Though overlapping, median household income is generally higher in non-designated tracts than in designated tracts. The distribution of median household income is also wider in non-designated tracts.

Q2-2

Select two variables, create a graphical representation that describes how they relate (or don’t relate) to each other, including the direction of this relationship.

ozs_ma |>
  ggplot(aes(x = pctBlack, y = medrent, color = DesignatedOZ)) +
  geom_point(alpha = 0.7) +
  geom_smooth(method = "lm", se = FALSE) +
  labs(x = "Proportion of Black Population", y = "Median Rent", #subtitle = "State of Massachusetts",
       caption = "Source: Urban Institute (2018)")
Figure 4: Scatter plot of median rent vs. proportion of black population in Opportunity Zone eligible tracts in Massachusetts.
Answer (2-2)

The percentage of the population that is black does not seem correlated with median rent, as indicated by these relatively flat lines. Regardless of the proportion of black residents, median rent is generally lower in the designated tracts (which we would expect.)

Q2-3

What can we say about the difference in demographic/economic conditions reflected by these graphs between designated and not designated tracts?

Opportunity zones were selected to galvanize investment in “low-income and undercapitalized communities” (Urban.org). In general, those selection criteria are evident in the Massachusetts data. Compared to non-designated zones, the designated zones tend to have:

What stands out me in Figure 4 is the way the red, ‘not-designated’ line terminates abruptly as the black population increases. That is to say, there are a number of tracts with high proportions of black residents (over ~55%) and none of them are designated as opportunity zones. Since blackness often coincides with economic disadvantage in the US, this raises the question: are those tracts really better off than typical tracts that did get designated, or racial discrimination at play in the designation process?

Bonus Analysis

First, let us confirm that none of the tracts with a black population over 55% were designated as opportunity zones.

# select tracts with high black population, confirm that non have been designated
ozs_ma |>
  filter(pctBlack >= 0.55) |>
  group_by(DesignatedOZ) |>
  summarise(n = n())
DesignatedOZ n
not_designated 28

Indeed, there are 28 such tracts, and see non of them were designated.
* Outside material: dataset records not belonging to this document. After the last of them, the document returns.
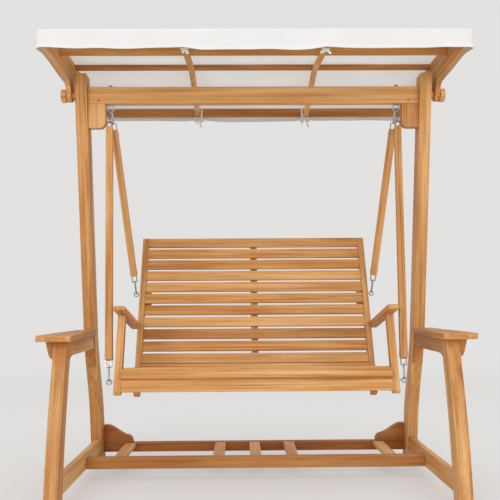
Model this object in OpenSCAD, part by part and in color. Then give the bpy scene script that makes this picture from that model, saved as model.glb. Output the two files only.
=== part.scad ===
// Free-standing garden swing bench: two leaning side frames with drink shelves,
// a top beam, a tilting cloth canopy and a slatted bench on four wooden hangers.
// Origin on the floor below the middle of the part, X across, -Y to the front, Z up.

/* [Frame] */
// Width over the two side frames
frame_width = 1674; // [1600:2:1760]
// Thickness of posts and legs across the frame
leg_width = 55; // [50:1:60]
// Front to back depth of a rear post
post_depth = 83; // [76:1:90]
// Front to back depth of a front leg
leg_depth = 80; // [74:1:86]
// Height of the post tops
post_height = 1882; // [1860:2:1920]
// Thickness of the rails between posts and legs
rail_thick = 42; // [36:1:44]
// Height of the top beam
beam_height = 79; // [72:1:84]
// Drop of the beam underside below the post tops
beam_drop = 132; // [128:1:142]

/* [Shelves] */
// Height of the shelf top above the floor
shelf_top = 679; // [660:1:700]
// Thickness of a shelf board
shelf_thick = 25; // [20:1:28]
// Width of a shelf at its front end
shelf_front_width = 144; // [130:1:156]
// Height of the rail under a shelf
apron_height = 67; // [56:1:76]

/* [Base] */
// Height of the base side rails
base_rail_height = 80; // [70:1:90]
// Gap between the base rails and the floor
base_clearance = 38; // [24:1:48]
// Height of the two cross stretchers
stretcher_height = 53; // [46:1:60]
// Width of a base slat
base_slat_width = 54; // [44:1:62]

/* [Bench] */
// Width over the two armrests
bench_width = 1218; // [1180:2:1250]
// Thickness of the arm posts
arm_post_width = 31; // [28:1:36]
// Thickness of back stiles and seat rails
stile_width = 28; // [24:1:32]
// Height of one back slat
back_slat_height = 52; // [46:1:56]
// Thickness of a back slat
back_slat_thick = 16; // [13:1:18]
// Width of one seat slat
seat_slat_width = 43; // [38:1:46]
// Thickness of a seat slat
seat_slat_thick = 16; // [13:1:18]
// Width of an armrest
armrest_width = 49; // [44:1:56]
// Thickness of an armrest
armrest_thick = 23; // [18:1:26]

/* [Hangers] */
// Side of the square hanger bars
bar_side = 31; // [30:1:33]
// Wire diameter of the snap hooks
hook_wire = 5; // [4:0.1:5.1]

/* [Canopy] */
// Length of the arched side boards, front to back
canopy_length = 1032; // [980:4:1060]
// Rise of the arch from the board ends to the crown
canopy_rise = 46; // [40:1:54]
// Backward lean of the canopy at rest
canopy_tilt = 2; // [0:0.5:3]
// Thickness of the side boards
canopy_board_thick = 24; // [20:1:25]
// Diameter of the clamp knobs
knob_diameter = 62; // [54:1:66]

/* [Hidden] */

$fn = 48;
sides = [-1, 1];

// side frame
frame_half = frame_width / 2;
frame_inner = frame_half - leg_width;
rail_inner = frame_inner + (leg_width - rail_thick) / 2;
post_foot_y = 286.5;
post_lean = 0.135;
post_sweep = 73.3;
sweep_start = 235;
sweep_length = 423;
foot_extra = 11;
foot_taper = 500;
leg_foot_y = -601.4;
leg_lean = 0.17;
leg_bow = 70.6;
leg_extra = 8;
post_steps = 32;
leg_steps = 16;
post_corner = 12;

// beam, eyebolts and canopy pivot
pivot_y = 19;
beam_thick = 43;
beam_bottom = post_height - beam_drop;
beam_top = beam_bottom + beam_height;
ring_drop = 18.6;
ring_z = beam_bottom - ring_drop;
ring_mean = 15;
ring_wire = 6.5;
eye_x = frame_inner - 104;
hook_offset = 5;
swing_z = ring_z - sqrt(ring_mean * ring_mean - hook_offset * hook_offset);
eyebolt_diameter = 10;
bolt_clearance = 0.05;
nut_height = 8;
washer_height = 2;
bracket_width = 81;
bracket_drop = 114;
bracket_thick = 38;
canopy_pivot_z = beam_bottom + 41;
pivot_bolt_diameter = 10;

// shelf
shelf_bottom = shelf_top - shelf_thick;
shelf_front_y = -489;
shelf_outer = frame_half + 59;
shelf_inner = shelf_outer - shelf_front_width;
shelf_rear_outer = frame_half + 40;
shelf_rear_inner = frame_inner - 4;
apron_bottom = shelf_bottom - apron_height;
bracket_reach = 56;
bracket_fall = 84;
knee_out = 39;
knee_fall = 78;
knee_thick = 36;

// base
base_rail_top = base_clearance + base_rail_height;
stretcher_bottom = base_clearance + 1;
stretcher_top = stretcher_bottom + stretcher_height;
base_rail_thick = 26;
rear_stretcher_bottom = base_clearance - 2;
rear_stretcher_height = stretcher_height - 5;
rear_stretcher_top = rear_stretcher_bottom + rear_stretcher_height;
front_stretcher_y = -56;
rear_stretcher_y = 337;
block_height = 92;
block_length = 150;
block_thick = 38;
base_slat_thick = 20;
base_slat_top = rear_stretcher_top - 1;
base_slat_pitch = 177;
base_slat_outer = frame_inner - 138;

// bench, drawn hanging at rest
bench_half = bench_width / 2;
arm_ledge = 5;
arm_outer = bench_half - arm_ledge;
post_face = arm_outer - arm_post_width;
stile_inner = post_face - stile_width;
arm_foot_y = -379;
arm_foot_z = 420;
arm_slope = 0.40;
arm_depth = 46;
arm_corner = 20;
seat_y = -127;
seat_z = 931;
seat_radius = 440;
seat_first = -23;
seat_step = 7.3;
seat_count = 6;
seat_fit = 0.02;
rail_depth = 40;
nose_y = -352;
nose_z = 509.4;
nose_angle = 55;
nose_width = 44;
nose_thick = 15;
front_rail_y = -375;
front_rail_z = 434;
front_rail_height = 52;
front_rail_thick = 21;
stile_foot_y = -32;
stile_foot_z = 382;
back_angle = 25.96;
stile_length = 853;
stile_depth = 47;
slat_start = 157;
slat_pitch = 64.3;
slat_count = 11;
slat_set = 6;
rear_slat_start = 124;
rear_slat_height = 31;
rear_slat_thick = 24;
armrest_front_y = -333;
armrest_front_z = 799;
armrest_angle = 11;
armrest_length = 508;

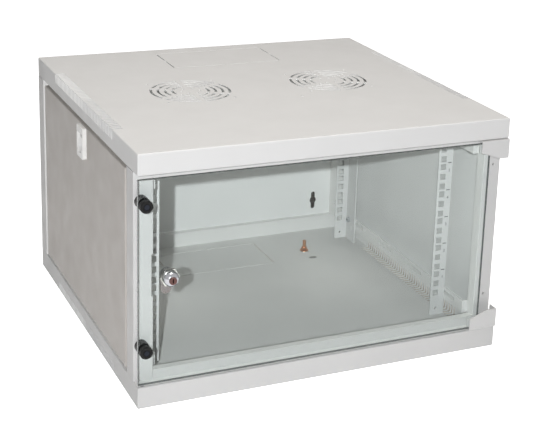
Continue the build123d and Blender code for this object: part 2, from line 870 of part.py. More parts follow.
for side_name, side in (("left", -1), ("right", 1)):
    save(f"front_post_{side_name}", make_front_post(side))
    save(f"rear_post_{side_name}", make_rear_post(side))
    save(f"side_beam_lower_{side_name}", make_side_beam(side, False))
    save(f"side_beam_upper_{side_name}", make_side_beam(side, True))
    for rail_name, face_y, bolt_y, inward in (
        ("front", front_rail_y, front_bolt_y, 1), ("rear", rear_rail_y, rear_bolt_y, -1)
    ):
        save(f"rail_{rail_name}_{side_name}", make_rail(side, face_y, inward))
        save(f"rail_bolts_{rail_name}_{side_name}", *make_rail_bolts(side, bolt_y))
        save(f"rail_nuts_{rail_name}_{side_name}", *make_rail_nuts(side, bolt_y))
    save(f"side_panel_{side_name}", make_side_panel(side))
    save(f"latch_housing_{side_name}", make_latch_housing(side))
    save(f"latch_slider_{side_name}", make_latch_slider(side))

save("earth_stud", make_earth_stud())
save("earth_washer", make_earth_washer())
save("earth_nut", make_earth_nut())
save("hinge_washer", make_hinge_washer())

save("glass_door", make_glass())
save("hinge_bracket_top", make_hinge_bracket(True))
save("hinge_bracket_bottom", make_hinge_bracket(False))
save("hinge_pin_top", make_hinge_pin(True))
save("hinge_pin_bottom", make_hinge_pin(False))
save("bracket_screws", *make_clamp_screws())
save("buffers_front", *make_front_buffers())
save("buffers_rear", *make_rear_buffers())
save("buffer_screws", *make_buffer_screws())
save("lock_body", make_lock_body())
save("lock_nut", make_lock_nut())
save("lock_plug", make_lock_plug())
save("lock_cam", make_lock_cam())
save("cam_screw", make_cam_screw())
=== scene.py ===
import json
import math

import bpy
from mathutils import Matrix, Vector


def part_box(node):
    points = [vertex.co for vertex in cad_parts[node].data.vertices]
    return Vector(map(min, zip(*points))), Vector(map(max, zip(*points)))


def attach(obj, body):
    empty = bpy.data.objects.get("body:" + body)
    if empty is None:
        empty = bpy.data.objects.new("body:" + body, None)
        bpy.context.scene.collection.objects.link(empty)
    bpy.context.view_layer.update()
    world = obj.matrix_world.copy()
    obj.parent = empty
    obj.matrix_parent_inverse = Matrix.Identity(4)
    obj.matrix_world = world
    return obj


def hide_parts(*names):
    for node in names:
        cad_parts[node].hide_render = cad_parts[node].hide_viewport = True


# A wall mount network cabinet with a glass door, photographed with a flash beside the camera.

MM = 0.001

# Camera, solved from the straight edges of the cabinet
CAMERA_PLACE = (-0.778013, -1.877849, 0.907645)
CAMERA_RIGHT = (0.899880, -0.433978, 0.043351)
CAMERA_UP = (0.083713, 0.269420, 0.959377)
CAMERA_BACK = (-0.428028, -0.859695, 0.278775)
CAMERA_LENS = 87.867
CAMERA_SHIFT = (-0.13636, -0.17818)

# Light
FLASH_PLACE = (-1.13, -2.5, 1.2)
FLASH_SIZE = 0.03
FLASH_POWER = 54.5
FLASH_TINT = (0.985, 1.0, 1.03)
SKY_PLACE = (-0.08, -0.35, 2.2)
SKY_SIZE = 0.9
SKY_POWER = 27.0
SKY_TINT = (1.0, 0.965, 0.92)
ROOM_LIGHT = 0.012
ROOM_TINT = (1.0, 0.93, 0.86)
FLOOR_SIZE = 24.0
# Beige with painted shade, on the floor under the cabinet and just beside its right side
UNDER_BEIGE_AND_SHADE = (0.5, 0.4, 0.31)
UNDER_EDGES = (("X", (-0.282, -0.278), (0.335, 0.29)), ("Y", (-0.2, -0.19), (0.27, 0.265)))

# Finishes
PAINT_TINT = (0.67, 0.665, 0.655)
# Painted shade: the base, frame and bracket paints are darker copies of the same paint
FRAME_PAINTED_SHADE = 0.9
BRACKET_PAINTED_SHADE = 0.92
# Painted shade: the side panels are painted darker than the front
SIDE_PAINTED_SHADE_TINT = (0.49, 0.46, 0.43)
# Painted light: faces that look into the cabinet are painted paler
INSIDE_PAINTED_LIGHT_TINT = (0.82, 0.815, 0.795)
WALL_PAINTED_LIGHT_TINT = (0.84, 0.84, 0.825)
PAINT_SHEEN = 0.11
RUBBER_SHEEN = 0.12
CABINET_MIDDLE = (0.0, 0.0, 0.184)
RAIL_TINT = (0.7, 0.7, 0.69)
INK_TINT = (0.035, 0.035, 0.035)
# Painted shade behind the keyholes
KEYHOLE_SHADE_TINT = (0.02, 0.012, 0.008)
GLASS_TINT = (0.978, 0.994, 0.989)
GLASS_GLOSS_TINT = (0.9, 0.95, 0.94)
GLASS_REFLECTION_INDEX = 1.38
GLASS_EDGE_TINT = (0.09, 0.1, 0.098)
GLASS_LIT_EDGE_TINT = (0.72, 0.76, 0.75)
BLACK_SCREW_TINT = (0.02, 0.022, 0.028)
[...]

We will refer to these tracts “majority black.”

How do these tracts compare to tracts that were designated as opportunity zones?

To find out, I created a new column indicating which of three groups each tract belongs to:

  1. Majority black (also implies non-designated)
  2. Designated OZ (also implies not majority black)
  3. The remaining data: non-designated AND not majority black
# create new classification
ozs_ma <- ozs_ma |>
  mutate(Group = ifelse(pctBlack >= 0.55, "majority_black", DesignatedOZ)) |>
  filter(!is.na(Group))

# select only the columns we need & reshape data for easier faceting
data_long <- ozs_ma |>
  select(Group, PovertyRate, medhhincome, medrent) |>
  reshape2::melt(id.vars = "Group",
                 variable.name = "Metric",
                 value.name = "Value")

# create box plot with facet_wrap
ggplot(data_long, aes(x = Group, y = Value, fill = Group)) +
  geom_boxplot(alpha = 0.8) +
  facet_wrap(~ Metric, scales = "free_y") +
  labs(x = "Group", y = "Value", caption = "Majority Black: > 55%") +
  guides(x =  guide_axis(angle = 45)) 
Figure 5: Comparison of poverty rate, median household income, and median rent in majority black tracts, designated tracts, and non-designated tracts in Massachusetts.

Disconcertingly, for poverty rate and median household income, the majority black tracts (which were not designated) seem to resemble the designated tracts more than the non-designated tracts. Indeed, median poverty rate is even higher in the majority black tracts than among designated tracts.

For median rent, on the other hand, the majority black tracts appear more similar to the non-designated tracts; this is what we would expect, since they were also not designated.

The sample size of majority black tracts is small, and this is not a complete analysis, however Figure 5 suggests a possibility of racial discrimination in the “opportunity zone” designation process, worthy of a closer look.

Exercise 3

Median household income bar chart.

ozs_ma |>
  group_by(county, DesignatedOZ) |>
  summarise(AvgIncome = mean(medhhincome, na.rm = TRUE)) |>
  ggplot(aes(
    x = reorder(county, -AvgIncome),
    y = AvgIncome,
    fill = DesignatedOZ
  )) +
  geom_col(position = "dodge", alpha = 0.8) +
  scale_y_continuous(labels = scales::label_comma()) +
  guides(x =  guide_axis(angle = 45)) +
  labs(x = "County", y = "Mean Median Household Income", caption = "Source: Urban Institute (2018)") 
Figure 6: Median household income by county in Massachusetts, comparing designated vs. non-designated opportunity zones.